Interactions are subtle and elegant and are only used to support the exploration of the content. The app continuously encourages users to progress by feeding them the next relevant piece of content.

Imagine if we switched out National Geographic’s knowledgeable interface for one that had more approachable elements, like bright colours or fun illustrations. Would that change its feeling and experience? The application would no longer communicate the same message of knowledge, trust and professionalism to users and these changes would affect how users interact and value the presented content.

Spotify’s Daring UI

Daring design is innovative, adventurous and audaciously bold. Why is it important for Spotify to present as daring? So that their user interface reflects a product that is revolutionary, continuously adapting and better than the competition.

Colours

Spotify’s primary green is barely present in the app experience. The brand, however, is still very much alive and is conveyed through its dark and bold design. The industrial feel of the UI is accompanied by dramatic pops of colour. By filling the user’s feed with colours that don’t appear to be apart of any system, the focus is placed on the vast number of choices that the user can make.

Graphics & Images

Graphics and elements used are playful, but in a much bolder and extreme way than the Headspace illustrations. Album Artwork works to customize a user’s home screen, giving each a unique experience.

Language

Spotify says it loud and quick. This is a way of projecting the idea of honesty and ‘self-evident truths’ onto users. There is very little content upfront, but when it is used it is informal, trendy and cheeky. The product ‘speaks for itself,’ which shows a level of cockiness present that works to elevate the product above the competition.

Interactions

Personalization and choice are the primary goals for all interactions. Sophisticated and smooth transitions are unnoticed by users and are paired with bold actions encouraging users to engage, play and continue. These work together to create a collaborative space for users where the content and control is in the user’s hand.

Tips for Aligning Your UI Design with Your Brand

All three of the companies above have created uniquely distinct experiences for their users. By using their brand to dictate design choices, they have ensured that their product is consistent with their brand and with their users.

So how can you follow suit and make the right design choices for your mobile or web app? Here are some tips to align your design with your brand:

  1. Define your brand positioning, values and unique strengths before developing your product, not after. This will allow you to make thoughtful decisions when designing, ones that are backed by your brand and that will positively impact your users.
  2. Research and understand your users. Put yourself in their shoes by asking yourself “How do I want users to feel when they are using this product?” This will ensure you are creating a design that is targeted at the right audience.
  3. Choose colours, graphics, and language that holistically encompass your brand, rather than making decisions based on trends or personal preferences.
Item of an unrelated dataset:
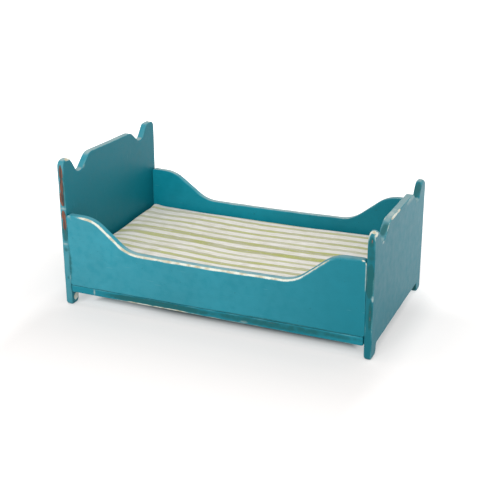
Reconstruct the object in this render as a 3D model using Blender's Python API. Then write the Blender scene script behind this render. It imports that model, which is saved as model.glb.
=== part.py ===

Designing based on your brand, rather than designing for trends, will allow you to create a lasting visual style that connects with your users.
  4. Find inspiration. The digital world is full of products, so research and find examples of ones that have similar attributes to yours and see how the design is encompassing their brand. This will give you ideas that will help you better understand what is going on in your industry, and what can set you apart.
  5. Evolve with your users. Designs backed by a strong brand motivation can more easily adapt as their users do. So, get feedback from users and make changes often because you won’t hit it out of the park on the first try.

Aligning your UI with your brand can be a challenging task, but if you made it this far, you understand the value of it. Put the above tips into practice and you’ll be well on your way!